Among the entries below, please repeat exactly and only the lines from the line containing "ends = [side" to the line containing "obj.matrix_world = world", both lines included.

* begin *

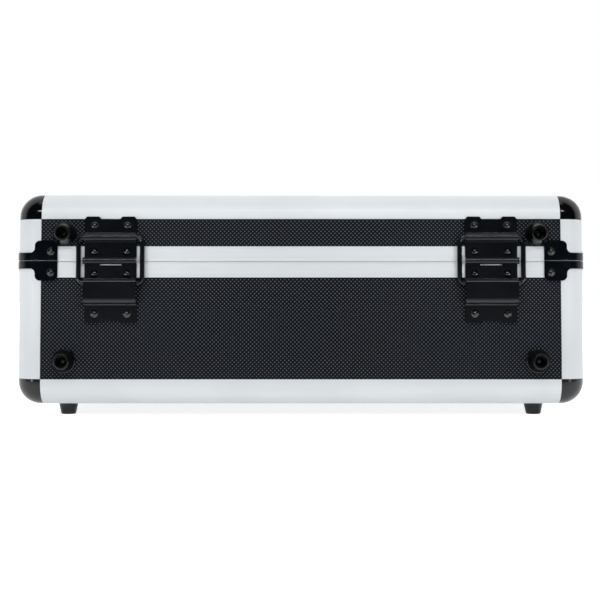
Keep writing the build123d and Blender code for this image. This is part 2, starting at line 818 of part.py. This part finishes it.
def build_base():
    """Write the nodes fixed to the base."""
    spots = base_rivet_spots()
    foot_height = z_case + base_foot_above_case
    screws = rear_screw_spots(foot_height)
    caps, _ = corner_caps()
    brackets, _ = rim_brackets()
    runs = edges(z_case, 1)
    bottom = flat_panel((z_case + profile_wall, z_case + panel_back), case_width / 2, case_depth / 2)
    for hole in under_base(Cylinder(screw_hole, 4 * panel_thickness)):
        bottom -= hole
    save("base_bottom_panel", bottom)
    low = z_case + slot_floor + panel_play
    high = z_split - rail_body - panel_play
    for wall in WALLS:
        panel = drilled(wall_panel(wall, low, high, z_case), wall, spots)
        save(f"base_{wall}_panel", drilled(panel, wall, screws, screw_hole))
    rails = {wall: drilled(base_rail(wall), wall, spots) for wall in WALLS}
    for wall in ("front", "rear"):
        save(f"base_{wall}_edge", runs[wall])
        save(f"base_{wall}_rail", rails[wall])
    save("base_side_edges", runs["left"], runs["right"])
    save("base_side_rails", rails["left"], rails["right"])
    save("base_corner_posts", *corner_posts(z_case + cap_reach, z_split))
    save("base_corner_caps", *caps)
    save("base_rim_brackets", *brackets)
    save("base_rivets", *rivets(spots))
    save("base_feet", *under_base(foot(foot_radius, foot_tip_radius, foot_drop + profile_wall)))
    rear_foot = foot(rear_foot_radius, rear_foot_tip_radius, rear_foot_height)
    save("base_rear_feet", *on_rear(rear_foot, foot_height))
    save("base_foot_screws", *under_base(foot_screw()), *on_rear(foot_screw(), foot_height))
    save("base_floor_foam", floor_foam())
    save("base_wall_foam", *wall_foam())


def build_lid():
    """Write the nodes fixed to the lid."""
    spots = lid_rivet_spots()
    foot_height = z_split + lid_foot_above_split
    screws = rear_screw_spots(foot_height)
    _, caps = corner_caps()
    _, brackets = rim_brackets()
    runs = edges(z_top, -1)
    top = flat_panel((z_top - panel_back, z_top - profile_wall), case_width / 2, case_depth / 2)
    save("lid_top_panel", top)
    low = z_lid + rail_body + panel_play
    high = z_top - slot_floor - panel_play
    for wall in WALLS:
        panel = drilled(wall_panel(wall, low, high, z_top), wall, spots)
        save(f"lid_{wall}_panel", drilled(panel, wall, screws, screw_hole))
    rails = {wall: drilled(lid_rail(wall), wall, spots) for wall in WALLS}
    for wall in ("front", "rear"):
        save(f"lid_{wall}_edge", runs[wall])
        save(f"lid_{wall}_rail", rails[wall])
    save("lid_side_edges", runs["left"], runs["right"])
    save("lid_side_rails", rails["left"], rails["right"])
    save("lid_corner_posts", *corner_posts(z_lid, z_top - cap_reach))
    save("lid_corner_caps", *caps)
    save("lid_rim_brackets", *brackets)
    save("lid_rivets", *rivets(spots))
    rear_foot = foot(rear_foot_radius, rear_foot_tip_radius, rear_foot_height)
    save("lid_rear_feet", *on_rear(rear_foot, foot_height))
    save("lid_foot_screws", *on_rear(foot_screw(), foot_height))
    save("lid_foam", lid_foam())


def build_hinges():
    """Write the leaves, pins and rings of both stay hinges."""
    pins = []
    for side, along in hinge_spots():
        name = "left" if side < 0 else "right"
        save(f"lid_hinge_leaf_{name}", place(upper_leaf(), "rear", along, z_pin))
        save(f"base_hinge_leaf_{name}", place(lower_leaf(), "rear", along, z_pin))
        save(f"stay_ring_{name}", place(stay_ring(), "rear", along, z_pin))
        pin = hinge_pin() if along > 0 else mirror(hinge_pin(), about=Plane.YZ)
        pins.append(place(pin, "rear", along, z_pin))
    save("hinge_pins", *pins)


def build_latches():
    """Write the plates, levers, bails and keepers of both draw latches."""
    pins = []
    keepers = []
    for side, name in ((-1, "left"), (1, "right")):
        along = side * latch_place
        save(f"latch_plate_{name}", place(latch_plate(), "front", along, z_split))
        save(f"latch_lever_{name}", place(lever(), "front", along, z_split))
        save(f"latch_bail_{name}", place(bail(), "front", along, z_split))
        pins.append(place(latch_pin(), "front", along, z_split))
        keepers.append(place(keeper(), "front", along, z_split))
    save("latch_pins", *pins)
    save("latch_keepers", *keepers)


def build_handle():
    """Write the carrying handle, its brackets and its pins."""
    height = z_split - handle_pivot_down
    ends = [side * handle_spread / 2 for side in (-1, 1)]
    save("handle", place(handle(), "front", 0, height))
    save("handle_brackets", *[place(handle_bracket(), "front", x, height) for x in ends])
    save("handle_pins", *[place(handle_pin(), "front", x, height) for x in ends])


os.makedirs("parts", exist_ok=True)
build_base()
build_lid()
build_hinges()
build_latches()
build_handle()
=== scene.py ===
import bpy
import bmesh
import math
from mathutils import Matrix
from mathutils import Vector


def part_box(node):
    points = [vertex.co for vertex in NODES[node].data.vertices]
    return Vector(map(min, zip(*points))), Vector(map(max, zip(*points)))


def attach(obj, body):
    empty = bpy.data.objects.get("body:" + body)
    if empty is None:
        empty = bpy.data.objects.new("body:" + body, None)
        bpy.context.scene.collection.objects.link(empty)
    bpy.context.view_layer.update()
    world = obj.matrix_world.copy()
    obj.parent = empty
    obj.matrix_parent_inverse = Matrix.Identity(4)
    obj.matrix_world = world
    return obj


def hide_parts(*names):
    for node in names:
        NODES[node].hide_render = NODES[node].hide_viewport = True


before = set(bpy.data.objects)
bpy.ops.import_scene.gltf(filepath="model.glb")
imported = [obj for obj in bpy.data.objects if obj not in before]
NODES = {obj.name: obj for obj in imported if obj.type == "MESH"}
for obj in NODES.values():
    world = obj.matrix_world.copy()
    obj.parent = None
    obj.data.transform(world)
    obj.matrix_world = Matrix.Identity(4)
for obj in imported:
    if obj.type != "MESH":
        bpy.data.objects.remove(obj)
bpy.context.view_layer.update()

# Camera behind the case, square on to its rear wall, in metres and degrees
CAMERA_DISTANCE = 1.2
CAMERA_ABOVE_CASE = 0.0979
CAMERA_PITCH = 2.9
CAMERA_REACH = 100

# Lens and sensor of the camera, in millimetres
LENS = 78.3
SENSOR = 36.0

# Width of the picture, and how far the case stands right and up in it, in pixels
IMAGE_SIZE = 600
IMAGE_RIGHT = 0.9
IMAGE_UP = 2.05

# Satin aluminium: scales of lines and clouds per metre, stretch of the lines, and share of each in the shade
ALUMINIUM_LINES = 700
ALUMINIUM_CLOUDS = 14
LINE_STRETCH = 0.006
SHADE_SHARE = 0.7
ALUMINIUM_RANGE = (0.35, 0.95)
ALUMINIUM_COLOURS = ((0.73, 0.755, 0.765, 1), (0.80, 0.825, 0.835, 1))
ALUMINIUM_ROUGHNESS = (0.59, 0.5)
ALUMINIUM_METAL = 0.25

# Embossed laminate: distance between dots along a row in metres, and unevenness of the grain
GRAIN_PITCH = 0.0037
LAMINATE_UNEVEN = 900
UNEVEN_SHARE = 0.15
# Painted highlight: heights of the relief between which the laminate turns from its own black to a lighter
# blue grey on the tips of its pyramids, then its roughness and gloss
LAMINATE_PAINTED_HIGHLIGHT_RANGE = (0.55, 0.98)
LAMINATE_BLACK_AND_PAINTED_HIGHLIGHT = ((0.0003, 0.0005, 0.001, 1), (0.1, 0.114, 0.145, 1))
LAMINATE_ROUGHNESS = (0.34, 0.46)
LAMINATE_GLOSS = 0.12

# Noise values between which a black finish's colour and roughness drift
CLOUD_RANGE = (0.3, 0.7)

# Powder coat on steel, glossier on hinges and latches than on the rim brackets
STEEL_CLOUDS = 40
STEEL_PEEL = 1500
STEEL_COLOURS = ((0.0004, 0.0013, 0.003, 1), (0.0008, 0.002, 0.004, 1))
STEEL_ROUGHNESS = (0.16, 0.21)
STEEL_GLOSS = 0.5
BRACKET_GLOSS = 0.2

# Moulded plastic, and for each kind the scale of its grain, its roughness and its gloss
MOULD_CLOUDS = 30
MOULD_COLOURS = ((0.0008, 0.0009, 0.0013, 1), (0.002, 0.0021, 0.0027, 1))
CAP_MOULDING = (2500, (0.06, 0.15), 0.45)
FOOT_MOULDING = (3500, (0.2, 0.29), 0.3)
GRIP_MOULDING = (1800, (0.38, 0.47), 0.3)

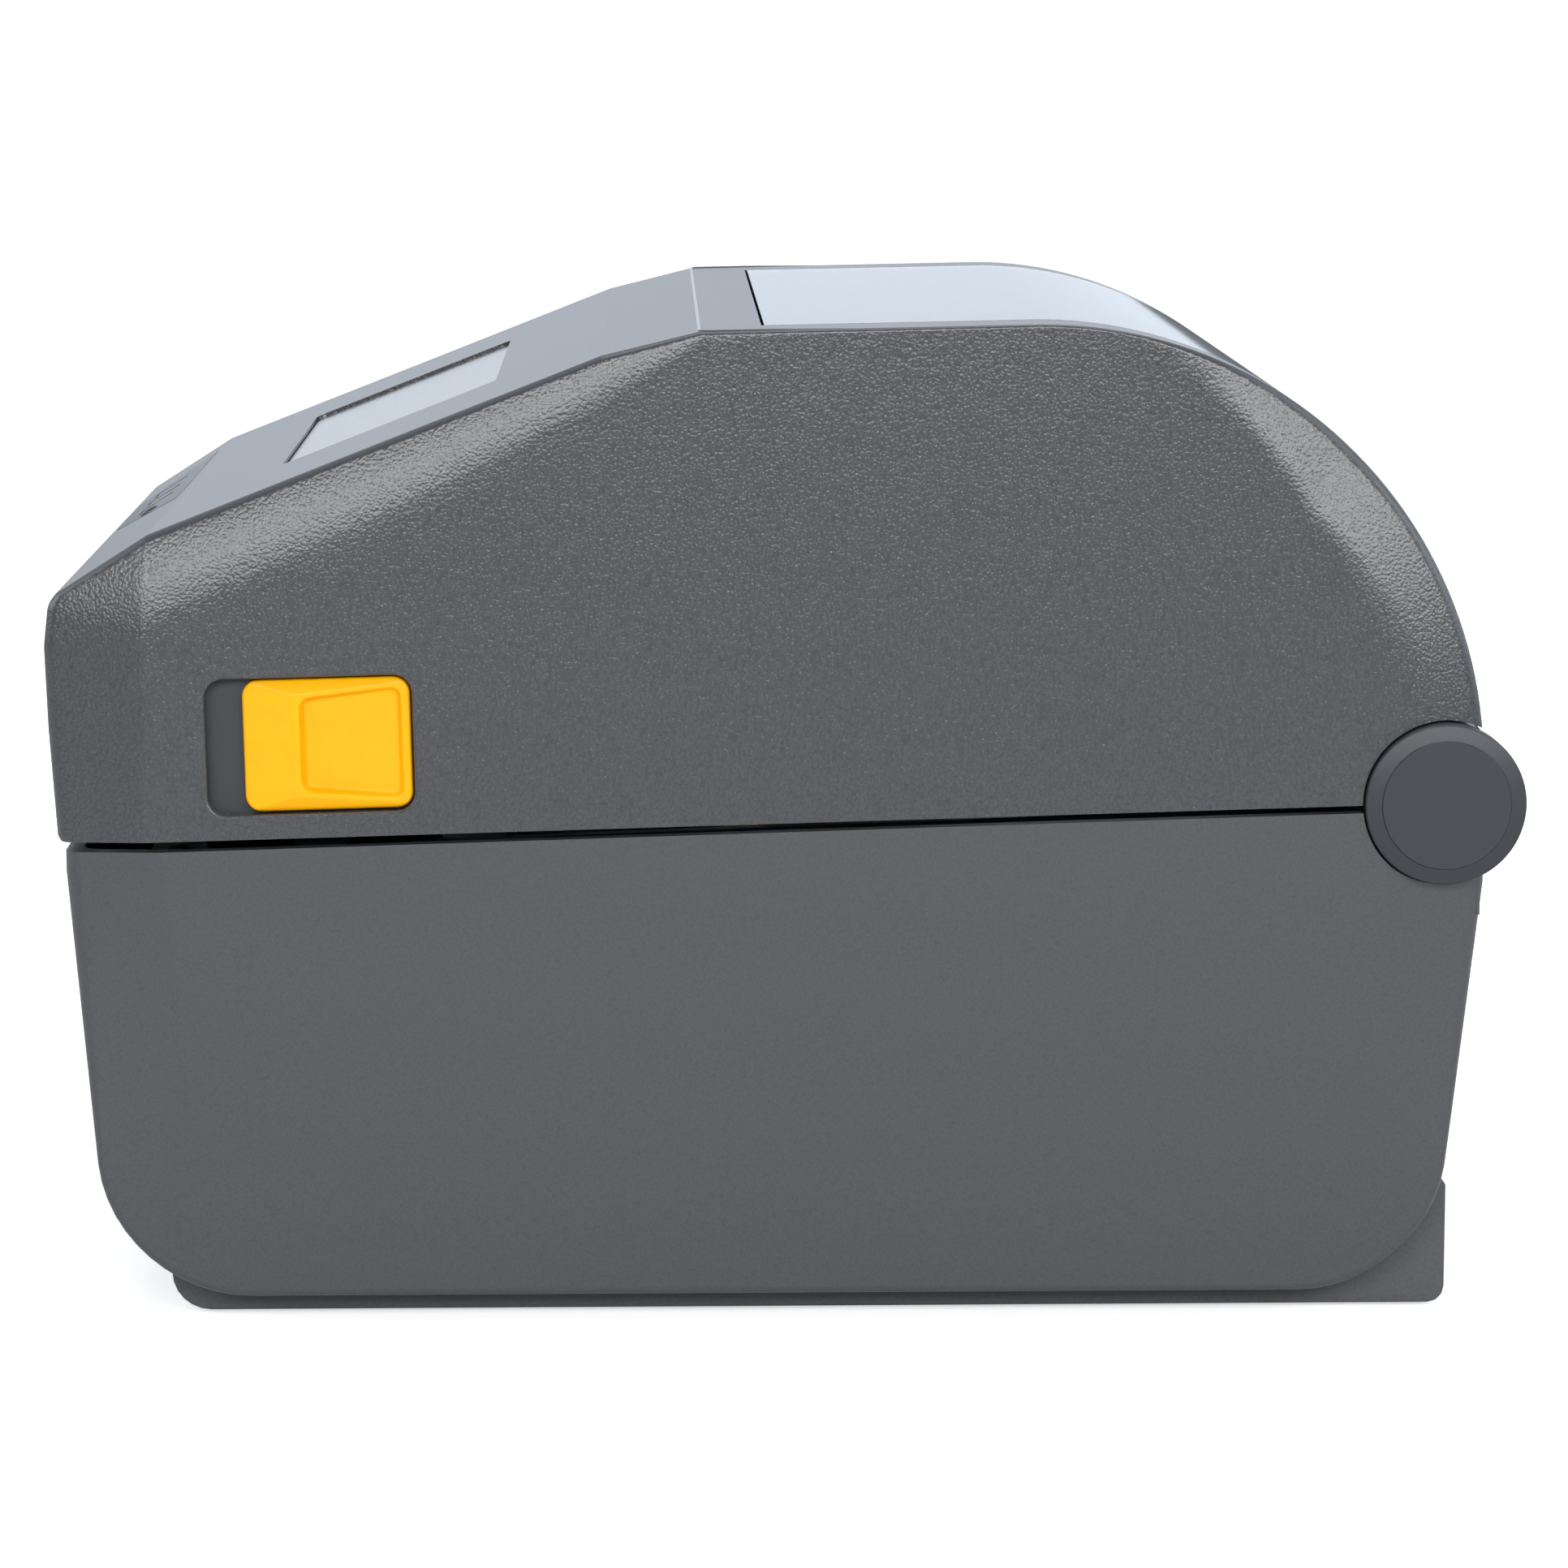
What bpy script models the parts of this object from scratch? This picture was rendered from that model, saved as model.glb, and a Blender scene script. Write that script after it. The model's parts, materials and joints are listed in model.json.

* end *

## Correct answer
    ends = [side * handle_spread / 2 for side in (-1, 1)]
    save("handle", place(handle(), "front", 0, height))
    save("handle_brackets", *[place(handle_bracket(), "front", x, height) for x in ends])
    save("handle_pins", *[place(handle_pin(), "front", x, height) for x in ends])


os.makedirs("parts", exist_ok=True)
build_base()
build_lid()
build_hinges()
build_latches()
build_handle()
=== scene.py ===
import bpy
import bmesh
import math
from mathutils import Matrix
from mathutils import Vector


def part_box(node):
    points = [vertex.co for vertex in NODES[node].data.vertices]
    return Vector(map(min, zip(*points))), Vector(map(max, zip(*points)))


def attach(obj, body):
    empty = bpy.data.objects.get("body:" + body)
    if empty is None:
        empty = bpy.data.objects.new("body:" + body, None)
        bpy.context.scene.collection.objects.link(empty)
    bpy.context.view_layer.update()
    world = obj.matrix_world.copy()
    obj.parent = empty
    obj.matrix_parent_inverse = Matrix.Identity(4)
    obj.matrix_world = world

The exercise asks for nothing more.